On his birthday, I couldn’t help but wonder how he was going to celebrate. In my mind I pictured him pulling his birthday meal out of a dumpster. It was not a pleasant thought. Nor was it pleasant to realize that there are many mothers’ sons and daughters who might be doing just that on their birthdays in slums around the world. The week dragged on with occasional emails from him when he’d get to a library computer.

Finally the week was up and we got another call.

“Hey, I survived,” he announced.

“Are you OK,” I asked. “You sound a little hoarse.”

“Yeah….talk about irony, though.

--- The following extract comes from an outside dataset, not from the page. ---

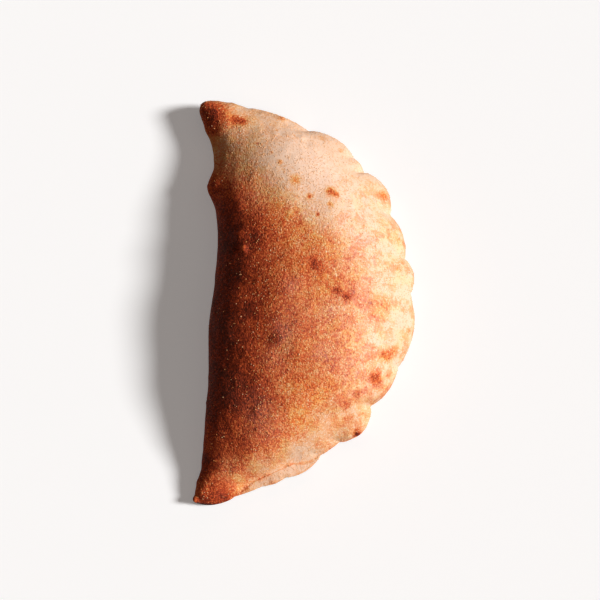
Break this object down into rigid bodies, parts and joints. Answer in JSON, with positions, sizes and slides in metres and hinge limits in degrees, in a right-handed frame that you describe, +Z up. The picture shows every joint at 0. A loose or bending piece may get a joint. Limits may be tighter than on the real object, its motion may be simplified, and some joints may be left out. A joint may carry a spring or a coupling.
{
  "type": "calzone",
  "caption": "Whole baked calzone: a half-moon of folded dough with a domed top, a rounded fold and a finger-pinched scalloped rim.",
  "frame": {"origin": "on the plane that the calzone rests on, under the middle of its box", "axes": "+Z up; Y runs along the fold from the flat tip (-Y) to the raised horn tip (+Y); +X points from the fold to the pinched rim"},
  "size_m": [0.1414, 0.2628, 0.0489],
  "materials": {
    "baked_dough": "matt baked crust, pale at the rim and tips, golden to red-brown on the dome, dusted with flour"
  },
  "bodies": {
    "root": {"calzone": "baked_dough"}
  },
  "joints": []
}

I was fine living on the streets but once I got back into a house, I got sick,” he remarked.

The boy needed a review of the life of germs and the course of an illness which I started to give him but then I decided, “what’s the use?”

“So, any other special challenges while you were living homeless last week?

“Well,” he drawled, “we did discover that grassy parks are not good places to sleep.”

“Why? Did you get bit by a tick?” I asked.

“No, but just as we had laid down our pieces of cardboard and had settled down on them to sleep, we heard this ‘swishing’ sound and suddenly realized that some automatic sprinklers had begun watering the grass. Our cardboard was ruined…..just soaked!” he ruefully laughed.

I thought back to 25 years ago, when I’d stick my head in his nursery to make sure that he was warm, dry, and fed. Don’t all mothers wish this for their children?

“I’m glad you’re home, Son,” I whisper as I send up a prayer for those who don’t have a roof over their heads.


One Response

  1. Hi Mom,
    Thanks for writing this. It was good to read your perspective. Love ya! p.s. Have you watched that Father Damien movie yet?